Nunca sinto que meus textos estão prontos. Borges
dizia que publicava para parar de rescrever seus textos, embora, quando havia
outra edição, costumava reescrever mais uma vez.
Mostro meus textos apenas à minha mulher, a única
pessoa capaz e sincera o bastante para me dizer que um texto é ruim, ou uma
passagem, uma frase. Os amigos costumam querer apenas agradar. Ela é uma
crítica implacável.
Como é sua relação com a tecnologia? Você escreve seus primeiros
rascunhos à mão ou no computador?
Escrevo meus textos diretamente no computador. É
mais prático, pode-se mexer infindavelmente no texto. Mas às vezes faço um
rascunho num caderno. É interessante ver como ficará o texto, quase ilegível em
meus garranchos, “em letra de fôrma”.
De onde vêm suas ideias? Há um conjunto de hábitos que você cultiva para
se manter criativo?
Não tenho conjunto de hábitos. As minhas ideias vêm
de minhas leituras, do que ouço e depois fico ruminando, de uma frase, uma
imagem, uma foto. Muitos poemas meus vieram de fotos que tirei, ou que vi, como
um que escrevi hoje, que veio da foto de um coração que o tempo esculpiu num
muro e eu fotografei, há vários anos.
O que você acha que mudou no seu processo de escrita ao longo dos anos?
O que você diria a si mesmo se pudesse voltar à escrita de seus primeiros
textos?
A minha formação literária é a leitura
de Drummond e Murilo Mendes. Mesma coisa que João Cabral. Os poetas da minha
geração – cronologicamente, a chamada Geração Marginal – também tinham ou têm
Drummond por base, apesar da queda por Oswald de Andrade. Também vejo com muita
satisfação que os poetas jovens de hoje, os poetas na faixa dos 40 anos de
idade, pouco mais ou menos, também têm Drummond como referência.
Talvez dissesse ao jovem que eu fui que se solte
mais, que seja ele mesmo, não ouça conselhos, inclusive este que acabo de lhe
dar.
É muito importante uma orientação no princípio, mas
o problema é essa orientação se tornar regra.
Aprendi que o pior de tudo é ter um só caminho.
Que projeto você gostaria de fazer, mas ainda não começou? Que livro
você gostaria de ler e ele ainda não existe?
Sempre tenho vontade de dizer que não tenho nenhum
projeto, mas, sim, tenho um romance planejado. Talvez quando, por um mero
acaso, me bater uma ideia de como realizá-lo, eu o realize. Talvez escrevê-lo
como puro nonsense. No momento somente o nonsense justifica escrever um romance,
para mim. Talvez como os de Campos de Carvalho.

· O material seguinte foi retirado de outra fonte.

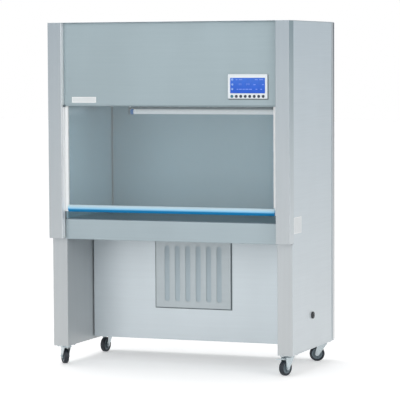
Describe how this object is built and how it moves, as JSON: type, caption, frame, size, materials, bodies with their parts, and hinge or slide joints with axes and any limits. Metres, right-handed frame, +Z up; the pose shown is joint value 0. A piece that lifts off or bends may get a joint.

Tenho alguns contos planejados. Tenho uma história
infanto-juvenil que eu gostaria de ver escrita. Mas sou preguiçoso, e fico com
meus poemas. Mário de Andrade, que pode ser acusado de tudo, menos de
preguiçoso, disse uma vez que escrevia poesia por preguiça. E ele sabia que a
poesia dá muito trabalho.
Que livro gostaria de ler e ainda não existe? Talvez
nenhum. Sei que gostaria de reler, reler muito. As sensações de uma obra de
arte essencial – e são tantas – têm um apelo irresistível.